*Data excerpt*.
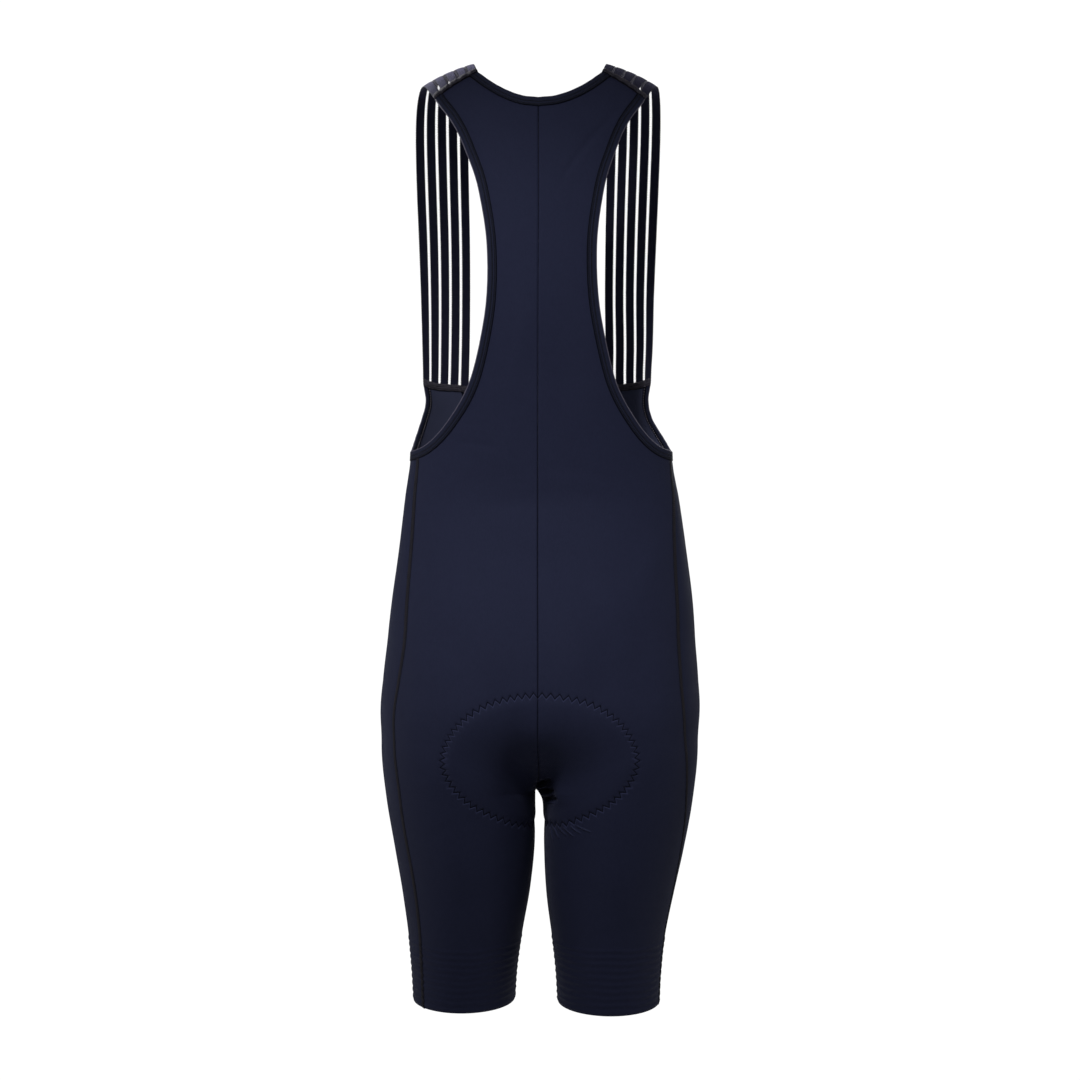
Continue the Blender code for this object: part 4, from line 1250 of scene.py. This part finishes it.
corner_places = np.interp(np.arange(0, teeth_before[-1], 0.5), teeth_before, pad_travel)
corner_reach = np.where(np.arange(len(corner_places)) % 2 == 0, -ZIGZAG_REACH, ZIGZAG_REACH)
corner_points = at_places(pad_edge, corner_places)
inner_side = np.stack([np.interp(corner_places, pad_travel, pad_outside[:, k]) for k in range(3)], -1)
corners = settle(corner_points + unit(inner_side) * corner_reach[:, None])
third = np.array((1 / 6, 0.5, 5 / 6))
legs = corners[1:] - corners[:-1]
points = settle((corners[:-1, None] + legs[:, None] * third[None, :, None]).reshape(-1, 3), 2)
ahead = unit(np.repeat(legs, 3, axis=0))
up = outward(points)
lengths = np.repeat(np.linalg.norm(legs, axis=1), 3) / 3 * STITCH_SHARE
rows = []
for flip in MIRROR.values():
    rise = soft_form(points * flip) + ZIGZAG_RISE
    rows.append(((points + up * rise[:, None]) * flip, ahead * flip, up * flip, lengths))
sewn("seat_zigzag_stitches", rows, black_thread, *ZIGZAG_THREAD)

# ------------------------------------------------------------ the elastic round the armholes and neck
# A 20 mm knitted elastic strip, folded over the raw edge of the panels and coverstitched:
# two lines of stitches outside, and the looper thread in a chain inside.

FOLD, FOLD_MIDDLE, FOLD_LINING = 0.00115, -0.0006, 0.0006
COVERSTITCH_PITCH, CHAIN_PITCH, LOOPER_PITCH = 0.0017, 0.0014, 0.0028
OUTER_HEIGHT, BODY_HEIGHT, CHAIN_HEIGHT, LOOPER_HEIGHT = 0.00056, 0.00052, -0.00212, -0.00245
COVERSTITCH, CHAIN_STITCH, LOOP = (
    # length, then width and height of the thread
    (0.00085, 0.0006, 0.0005),
    (0.0040, 0.0009, 0.0005),
    (0.0016, 0.0014, 0.0007),
)
OUTER_ROW, BODY_ROW, CHAIN_ROW = 0.0053, 0.0079, 0.0059
fold_turns = np.radians(np.linspace(90, 270, 9)[1:-1])
BAND_FACE = (
    # from the fold towards the body, height of the outside over the cloth
    (0.00985, 0.00016),
    (0.00980, 0.00040),
    (0.00945, 0.00056),
    (0.00880, 0.00060),
    (0.00830, 0.00052),
    (BODY_ROW, 0.00042),
    (0.00745, 0.00056),
    (0.00670, 0.00066),
    (0.00610, 0.00064),
    (0.00570, 0.00056),
    (OUTER_ROW, 0.00042),
    (0.00490, 0.00056),
    (0.00380, 0.00064),
    (0.00190, 0.00060),
    (FOLD, 0.00055),
)
BAND_BACK = (
    (FOLD, -0.00175),
    (0.00240, -0.00182),
    (0.00360, -0.00178),
    (0.00450, -0.00172),
    (CHAIN_ROW, -0.00168),
    (0.00700, -0.00172),
    (0.00780, -0.00176),
    (0.00805, -0.00152),
)


def lined(material, value, where, half_width, colour, share):
    """Adds a coloured line to a cloth, where a value of it is near one number."""
    tree = material.node_tree
    off = sum_of(tree, "ABSOLUTE", sum_of(tree, "SUBTRACT", value, where))
    tinted(material, ramp(tree, off, half_width * 0.6, half_width * 1.4, share, 0.0), colour)


edge_elastic = cloth_material(
    "edge_elastic", dark=(0.0120, 0.0138, 0.0290), light=(0.0175, 0.0200, 0.0405), roughness=0.6,
    sheen=0.05, wale=0.0011, course=0.0009, depth=0.25,
)
BAND_LINES_AND_PAINTED_LIGHT = (
    # from the fold, half_width, colour, share
    # Painted highlight: a pale lilac line along the fold's rounded edge.
    (0.0005, 0.0006, (0.098, 0.090, 0.128), 0.9),
    (OUTER_ROW, 0.0006, (0.0022, 0.0024, 0.0042), 0.95),
    (BODY_ROW, 0.0006, (0.0022, 0.0024, 0.0042), 0.95),
    # Painted shadow: a black line along the body-side edge, where the band meets the panel.
    (0.0095, 0.0006, (0.0010, 0.0010, 0.0016), 1.0),
    (-CHAIN_ROW, 0.0018, (0.0022, 0.0024, 0.0042), 0.9),
)
across_band = spot(edge_elastic.node_tree, "weave")[1]
for line in BAND_LINES_AND_PAINTED_LIGHT:
    lined(edge_elastic, across_band, *line)
# Painted highlight: the coverstitch thread is paler than the dark row beneath it, for the light caught on
# each stitch.
band_thread = thread_material(
    "band_thread", (0.0200, 0.0210, 0.0340), (0.0520, 0.0540, 0.0740), 0.6, 0.0, 0.1
)
# Painted highlight: the looper knots are pale where the chain's links catch the light; the chain's own
# thread is black.
looper_highlight_thread = thread_material(
    "looper_thread_highlights", (0.095, 0.088, 0.112), (0.270, 0.250, 0.310), 0.45, 0.1, 0.2
)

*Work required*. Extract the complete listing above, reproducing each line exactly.

*Reply to the exercise*.
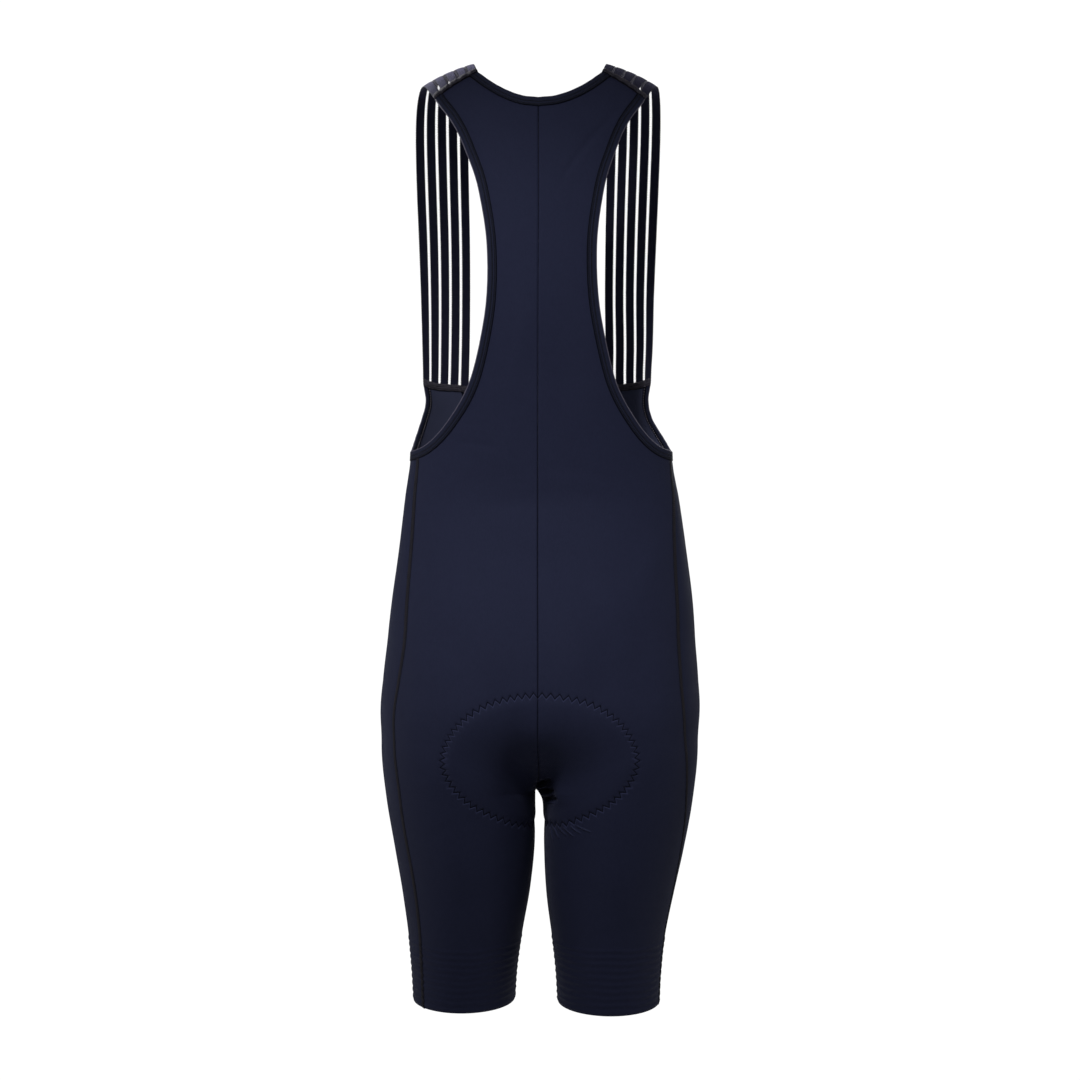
Continue the Blender code for this object: part 4, from line 1250 of scene.py. This part finishes it.
corner_places = np.interp(np.arange(0, teeth_before[-1], 0.5), teeth_before, pad_travel)
corner_reach = np.where(np.arange(len(corner_places)) % 2 == 0, -ZIGZAG_REACH, ZIGZAG_REACH)
corner_points = at_places(pad_edge, corner_places)
inner_side = np.stack([np.interp(corner_places, pad_travel, pad_outside[:, k]) for k in range(3)], -1)
corners = settle(corner_points + unit(inner_side) * corner_reach[:, None])
third = np.array((1 / 6, 0.5, 5 / 6))
legs = corners[1:] - corners[:-1]
points = settle((corners[:-1, None] + legs[:, None] * third[None, :, None]).reshape(-1, 3), 2)
ahead = unit(np.repeat(legs, 3, axis=0))
up = outward(points)
lengths = np.repeat(np.linalg.norm(legs, axis=1), 3) / 3 * STITCH_SHARE
rows = []
for flip in MIRROR.values():
    rise = soft_form(points * flip) + ZIGZAG_RISE
    rows.append(((points + up * rise[:, None]) * flip, ahead * flip, up * flip, lengths))
sewn("seat_zigzag_stitches", rows, black_thread, *ZIGZAG_THREAD)

# ------------------------------------------------------------ the elastic round the armholes and neck
# A 20 mm knitted elastic strip, folded over the raw edge of the panels and coverstitched:
# two lines of stitches outside, and the looper thread in a chain inside.

FOLD, FOLD_MIDDLE, FOLD_LINING = 0.00115, -0.0006, 0.0006
COVERSTITCH_PITCH, CHAIN_PITCH, LOOPER_PITCH = 0.0017, 0.0014, 0.0028
OUTER_HEIGHT, BODY_HEIGHT, CHAIN_HEIGHT, LOOPER_HEIGHT = 0.00056, 0.00052, -0.00212, -0.00245
COVERSTITCH, CHAIN_STITCH, LOOP = (
    # length, then width and height of the thread
    (0.00085, 0.0006, 0.0005),
    (0.0040, 0.0009, 0.0005),
    (0.0016, 0.0014, 0.0007),
)
OUTER_ROW, BODY_ROW, CHAIN_ROW = 0.0053, 0.0079, 0.0059
fold_turns = np.radians(np.linspace(90, 270, 9)[1:-1])
BAND_FACE = (
    # from the fold towards the body, height of the outside over the cloth
    (0.00985, 0.00016),
    (0.00980, 0.00040),
    (0.00945, 0.00056),
    (0.00880, 0.00060),
    (0.00830, 0.00052),
    (BODY_ROW, 0.00042),
    (0.00745, 0.00056),
    (0.00670, 0.00066),
    (0.00610, 0.00064),
    (0.00570, 0.00056),
    (OUTER_ROW, 0.00042),
    (0.00490, 0.00056),
    (0.00380, 0.00064),
    (0.00190, 0.00060),
    (FOLD, 0.00055),
)
BAND_BACK = (
    (FOLD, -0.00175),
    (0.00240, -0.00182),
    (0.00360, -0.00178),
    (0.00450, -0.00172),
    (CHAIN_ROW, -0.00168),
    (0.00700, -0.00172),
    (0.00780, -0.00176),
    (0.00805, -0.00152),
)


def lined(material, value, where, half_width, colour, share):
    """Adds a coloured line to a cloth, where a value of it is near one number."""
    tree = material.node_tree
    off = sum_of(tree, "ABSOLUTE", sum_of(tree, "SUBTRACT", value, where))
    tinted(material, ramp(tree, off, half_width * 0.6, half_width * 1.4, share, 0.0), colour)


edge_elastic = cloth_material(
    "edge_elastic", dark=(0.0120, 0.0138, 0.0290), light=(0.0175, 0.0200, 0.0405), roughness=0.6,
    sheen=0.05, wale=0.0011, course=0.0009, depth=0.25,
)
BAND_LINES_AND_PAINTED_LIGHT = (
    # from the fold, half_width, colour, share
    # Painted highlight: a pale lilac line along the fold's rounded edge.
    (0.0005, 0.0006, (0.098, 0.090, 0.128), 0.9),
    (OUTER_ROW, 0.0006, (0.0022, 0.0024, 0.0042), 0.95),
    (BODY_ROW, 0.0006, (0.0022, 0.0024, 0.0042), 0.95),
    # Painted shadow: a black line along the body-side edge, where the band meets the panel.
    (0.0095, 0.0006, (0.0010, 0.0010, 0.0016), 1.0),
    (-CHAIN_ROW, 0.0018, (0.0022, 0.0024, 0.0042), 0.9),
)
across_band = spot(edge_elastic.node_tree, "weave")[1]
for line in BAND_LINES_AND_PAINTED_LIGHT:
    lined(edge_elastic, across_band, *line)
# Painted highlight: the coverstitch thread is paler than the dark row beneath it, for the light caught on
# each stitch.
band_thread = thread_material(
    "band_thread", (0.0200, 0.0210, 0.0340), (0.0520, 0.0540, 0.0740), 0.6, 0.0, 0.1
)
# Painted highlight: the looper knots are pale where the chain's links catch the light; the chain's own
# thread is black.
looper_highlight_thread = thread_material(
    "looper_thread_highlights", (0.095, 0.088, 0.112), (0.270, 0.250, 0.310), 0.45, 0.1, 0.2
)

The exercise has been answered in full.